Room and board is another area in need of reform.  Many colleges make it mandatory that freshmen live on campus.  There are studies that show this actually enhances the learning environment and students do better.  But, room and board often exceeds the price of tuition.  Today’s dorm rooms and food services are considerably better than days gone by which accounts for some of the costs.  But, colleges are in the business of educating, not housing and feeding.  The college monopoly in these areas needs to cease.  Towards those ends, housing and food services should be strictly privatized  since the private sector is more efficient in these areas.

For anyone who has ever attended college, they know that the college bookstore is one of the biggest rackets going.  That is because textbook publishers have a monopoly on the market.  These same publishers also produce comparable books outside the college bookstore for 50% less.  The problem is that professors require that a particular book by a particular author be purchased.  They do so without an eye towards price; it simply is or else.  Rewarding professors who actually price compare textbooks is a program worth pursuing.  Purdue (again) has worked out a deal with Amazon where books are sold at a cost lower than the bookstore (and the student does not have to stand in a long line).  The used book option is always there but getting fair value back for an almost unused book is not.  It needs to be to help defray costs.  In the area of information, there is a burgeoning free textbook movement out there.  Advertising the free textbook movement (provided by philanthropic organizations) should be mandatory.

College buildings are some of the most notoriously under-utilized pieces of real estate in the country.  The college must maintain largely empty buildings on weekends and at night.  Friday classes are almost a thing of the past.  Rarely are classes scheduled in the late afternoon or early morning.  Establishing a voucher system of “play” money for professors to schedule classes on a fake “rental system” and rewarding those who save the most “money” is something worth trying.  High demand times and locations would be priced higher with those periods listed above priced lower.  And in terms of using space, professor offices are rarely actually used by professors.  Decreasing professor office space would save money.
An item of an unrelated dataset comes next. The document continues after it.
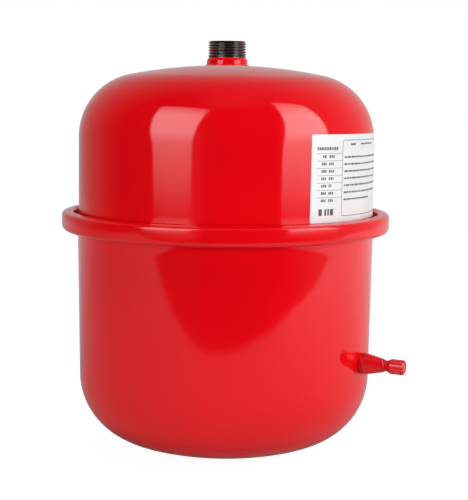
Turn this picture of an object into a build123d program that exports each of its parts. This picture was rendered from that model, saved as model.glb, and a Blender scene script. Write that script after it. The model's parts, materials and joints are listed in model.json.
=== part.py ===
"""Diaphragm expansion vessel of about eight litres for a sealed heating circuit.

The row frame has its origin at the centre of the flat on the base, with +Z up the vessel's axis
to the pipe connection.  The charging valve stands out of the lower shell.  Sizes are millimetres.
"""

from build123d import *
from math import asin, atan2, cos, degrees, radians, sin, sqrt
import os

os.makedirs("parts", exist_ok=True)

# ---------------------------------------------------------------- driving dimensions

sheet = 1.2  # steel sheet of both shells

# lower shell, the gas side
base_flat_radius = 20.0
lower_crown_radius = 226.5
lower_knuckle_radius = 47.3
lower_foot_radius = 101.03  # wall radius where the knuckle starts
lower_top_radius = 102.5  # wall radius under the clamp ring
lower_bend = 1.2

# clamp ring
ring_bottom = 155.0
ring_shoulder_height = 12.3  # at its outer edge
ring_lip_height = 13.6  # at the inner edge of the top lip
ring_radius = 113.4
ring_sheet = 1.6
ring_lip_radius = 105.3  # inner edge of the top lip
ring_foot_radius = 103.9  # inner edge of the bottom lip
ring_top_round = 2.5
ring_bottom_round = 3.5
ring_lip_round = 2.0

# upper shell, the water side
upper_radius = 101.9
upper_crown_radius = 346.4
upper_knuckle_radius = 44.0
crown_top = 268.5
upper_bend = 2.0
flange_radius = 107.0

# rubber diaphragm
rubber = 1.8
rubber_clearance = 0.7
bead_thickness = 3.2
bead_bulb_radius = 1.9
bead_bulb_centre = 108.8
diaphragm_crown_radius = 60.0
diaphragm_split = 0.15  # half the slit between the crown and the skirt

# pipe connection, G 3/4 male
nipple_bore_radius = 9.5
nipple_collar_radius = 14.0
nipple_collar_height = 3.4  # above the crown's top
nipple_shoulder = 1.7
nipple_lead_in = 1.5  # chamfer at the bore's lower end
thread_radius = 13.22
thread_end_radius = 12.0
thread_top = 285.1
thread_chamfer = 1.2
weld_width = 0.9
weld_height = 0.8

# rating label
label_start = 31.8  # degrees round from -Y towards +X
label_width = 118.0
label_bottom = 168.0
label_top = 225.0
label_thickness = 0.15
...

Speaking of saving money, what about economy of scale?  Why can’t nearby colleges share libraries and other facilities?  For example, Georgetown and GWU are a mile apart in Washington DC, yet both have their own libraries, their own athletic centers, their own student unions, etc.  Five major universities are within easy travelling disance in the Detroit area, yet they all have their own facilities.  A perfect example of how it should work is Claremont College in California where five different colleges near one another share the lone library an other facilities.  Sharing of facilities of nearby colleges should be mandatory.

The purpose of higher education is twofold: (1) create knowledge and (2) disseminate knowledge.  They achieve (1) via research and (2) via teaching.  Everything else is “frivolous,” but oddly important to some degree.  Public support for higher education meets an important public policy goal.  But what are the public policy goals of fancy stadiums, arenas, student unions and performing arts centers?  These are non-educational entities.  They are socialization entities.  It is inherently unfair.  Therefore, eliminate the federal tax exemption status for these facilities and socialization activities.  On the local and state level, eliminate property tax exemptions or deductions for non-academic buildings.

Before ending this article, one would be remiss if college athletics was not addressed.  The United States is the only country where intercollegiate sports is commercialized.  This writer has no doubt that a college sports team(s) helps foster a sense of community among students.  But, consider the costs.  Most second tier Division I teams are “wannabes.”  To get there, these institutions subsidize collegiate sports an average of $15-$20 million annually.  That money does not come from sports booster organizations but from the college’s operating budget.  That is a perverse system.  We need to partially divorce colleges from active involvement in sports and force them to get back to their core mission.  Towards those ends, salary caps on coaches should be mandatory.  The size of squads should be capped.  Coaches should be rewarded not with guaranteed contracts, but ones tied to academic performance.  In this perverse system, the college is paying a “tax” to the athletics department.  Successful athletic programs should pay a “tax” to the college.

While some will argue that booster programs help defray costs (and this is somewhat true), not all booster programs are created equal.  Furthermore, consider this perversity: the athletic department at the University of Oregon in 2014 took in $196 million in revenue and had $110 million in expenses.  In the real world, that is a hefty profit of $86 million!  And although it is only 1.1% of their expenses, why does the University of Oregon subsidize their athletic department to the tune of over $2 million?  Conversely, the University of Texas offers no subsidy and the athletic department still turns a $7 million profit.  Successful programs on the field (ice, court, etc.) and on the balance ledger like Florida State, Wisconsin and North Carolina have annual subsidies from the college exceeding $7 million annually (OK- UNC turns only a $300,000 profit, but you get the point).  Rutgers University holds the record with an astounding $36 million in annual subsidies to its athletic department.  Clearly, something is amiss here that cries out for reform.